Much like Babel, there are some great things at work here, and I do think the storytelling is a bit better with this one, but it just didn’t wow me. I will say, however, the novel, particularly the first ¾, is hilarious. There’s a dryness to Alice that I loved. Don’t get me wrong, both her and Peter are insufferable academics, but when that sharp wit pops up, tapdancing between low and high brow, it got me grinning.

The criticism of the novel being too pretentious is a bit unfair. Yes, Kuang is smart, and yes, she wants her reader to know and yes, she is Alice. But she knows what she is and she wrote a story that embraces that wholly – it’s dark academia after all. Academics ARE pretentious.  And Kuang is not blind to how it comes across, she leans into it ON PURPOSE. And it works well – even more so here than in Babel. The best parts are the juxtaposition of scholar and kid who just wants to rot on the sofa in front of tele – been there, done that.

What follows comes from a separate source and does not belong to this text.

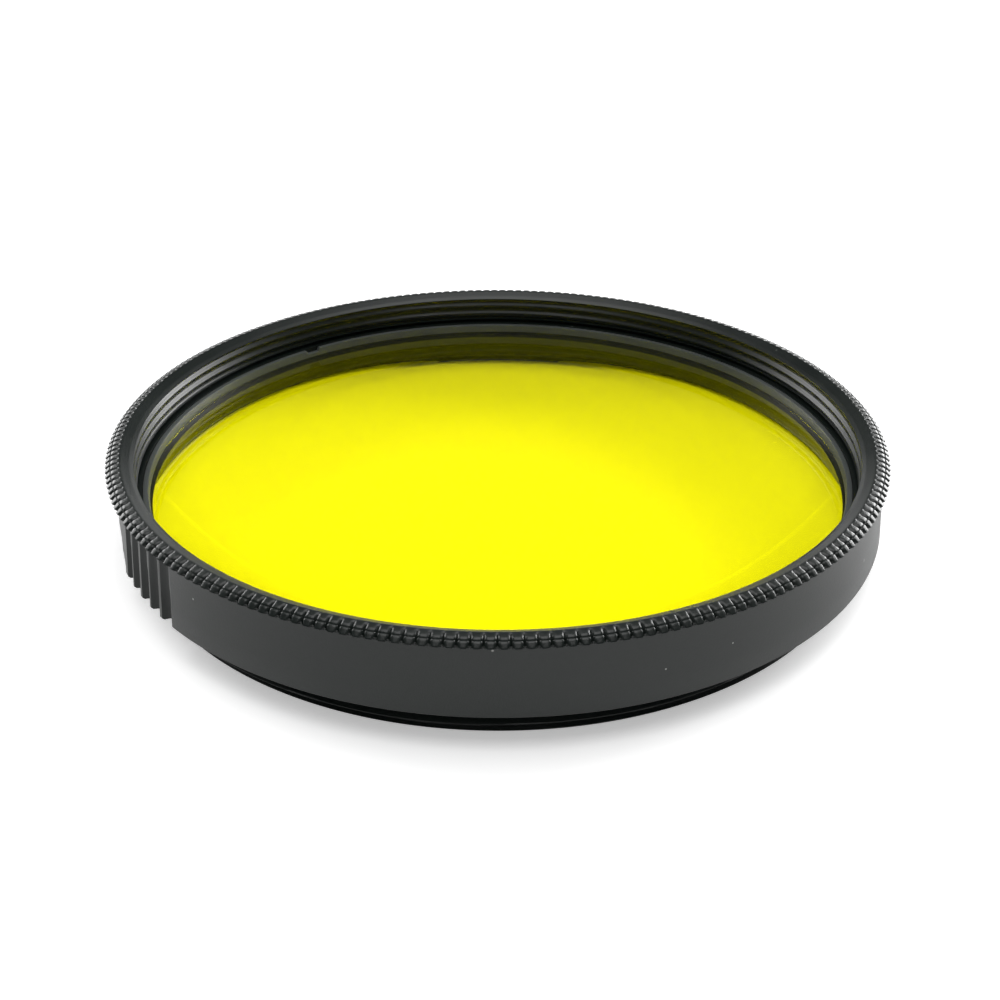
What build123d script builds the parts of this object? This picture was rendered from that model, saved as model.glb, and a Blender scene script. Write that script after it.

I’ve studied at Oxford. I have a MA in multicultural literature. I rubbed elbows with scholars and spent time in stacks. I get it. I do. While I lost my thesis director prior to defending,  she did not go to hell (Gay Wilentz was a wonderful scholar and person), and I did not have to go retrieve her. (But I can recall, with clarity, the extreme grief and panic that consumed me when she finally lost her battle with ALS.)  Perhaps that is why I enjoy Kuang’s dark academia – there’s something nostalgic about it, even if I never studied magic.  I’m sorry… magick.

It’s a quick read, really.  The end is meh, but I’d still recommend it.  Just distance yourself from the discourse and enjoy it for what it is.